I think that Blitzkrieg can be summarized in two sentences, the first by Clausewitz (duhhhh, IIRR) "Forget your flanks and make the enemy worry about his own."

The second by Sun Tzu. "Never attack the point of your enemy's greatest strength."

>>
2. The basic essence of the Blitzkrieg tactic is not "speed" itself, but mobility in all aspects.
>>

I would say less 'mobility' than the implication of operational freedom it implies. If you are not obeying a linear contiguous formation rule whereby all unit shoulders must remain in contact with each other, you are able to turn in behind your enemy when he advances in like manner and terrain or tempo causes discontinuity.

>>
Blitzkrieg cannot be correctly evaluated without considering directly what it is aimed to avoid: a rigid front, the immobile endurance war of WW1 fashion. This mobility is achieved by pinpointing enemy defenses with considerable force, but then using mobile units to target specifically the weak points in the enemy defenses, break through, wrap up. And here´s the danger: should the enemy be able to prevent being enclosed, and instead close his own lines again, the breakthrough units are cut off from the main body of the attacking force.
>>

Pincer and Envelopment movements are not prerequisite to true Blitzkrieg tactics as they get you back into the OODA loop of responding to your opponent's force geometries. The use of such tactics were actually not as preeminent in early German attacks as they were later Russian ones. And the only reason the Russians switched to such doctrine is because they got tired of battering their heads against German layered defenses which began with AT guns and mines in depth and had a kampfgruppe capstone to contain any proto-OMG breakout.

Blitz does indeed work against enemy psychologies but it is not one of shock (at least as defined militarily) so much as expectation of occupation. If you hit here today and there tomorrow, any response which is two days out of phase is going to be hit _in the march_ to the first predictable encounter point. Rommel and the 'Ghost Division' in France come to mind.

In this, striking at _fixed_ points of high value (civillian, industrial or transport/communications) all can cause the threat to begin to react with causal agreement to your own ops maneuver-fire-logistic cycle. Indeed, the very depth you operate within someone's country can become 'sufficiently offensive' to cause them to react on an apparency of territorial loss that has nothing to do with real warfighting abilities.

>>
The mobility of the involved units is not only achieved by the mechanization, but precisely because these units were used at weak defense points giving them room to maneuver, by the widespread use of radio communication, and also a strong flexibility in the command structure. And here lies the true strength of the german forces: The "Auftragstaktik", or mission-type tactic, which gives even low commanding officers considerable freedoms in achieving their goals, and enables them to quickly react on unforeseen or changeing circumstances.
>>

Agreed.

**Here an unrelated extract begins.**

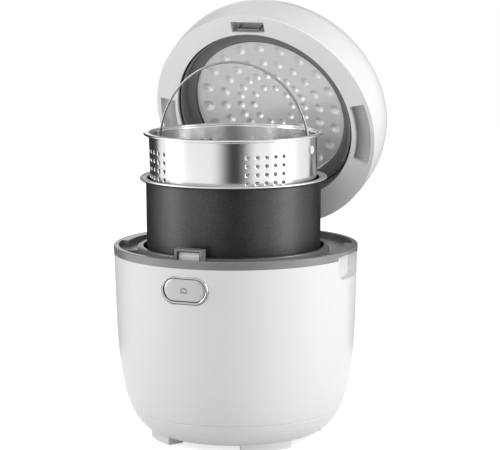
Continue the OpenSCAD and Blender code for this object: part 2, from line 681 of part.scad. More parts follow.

Absolutely amazing how many people buy into the Hitler Channel descriptions of German tactical inflexibility when in fact it was the German ability to puzzle-piece together a scratch force with each unit slotting into a known doctrinal role that made them last so long.

Having said this, there can be no doubt however that excess armor mechanization with specialism panzer and panzer grenadier units ultimately led to the demise of Germany. Because mech infantry are too slow and really too few to invest a given target location and pure armor (especially that early in the war) too lacking in ability to reduce or bypass it defended fixed points QUICKLY, without the use of preemptive airpower tactics to assist.

Later attempts to 'fix' this were compromised both by Hitler's obsession with generating new units rather than supporting fielded ones. And by the heavier weights and reduced fuel economies of the tanks that became necessary to deal not only with fortifications but also field armies possessed of equal mechanized force architecture.

In this, it can be fairly stated that, at least as Hitler envisioned it as a multidivisional Corps attack, Blitzkrieg was indeed defeated by flattery in it's opfors, less than 2 years after it's initial inception.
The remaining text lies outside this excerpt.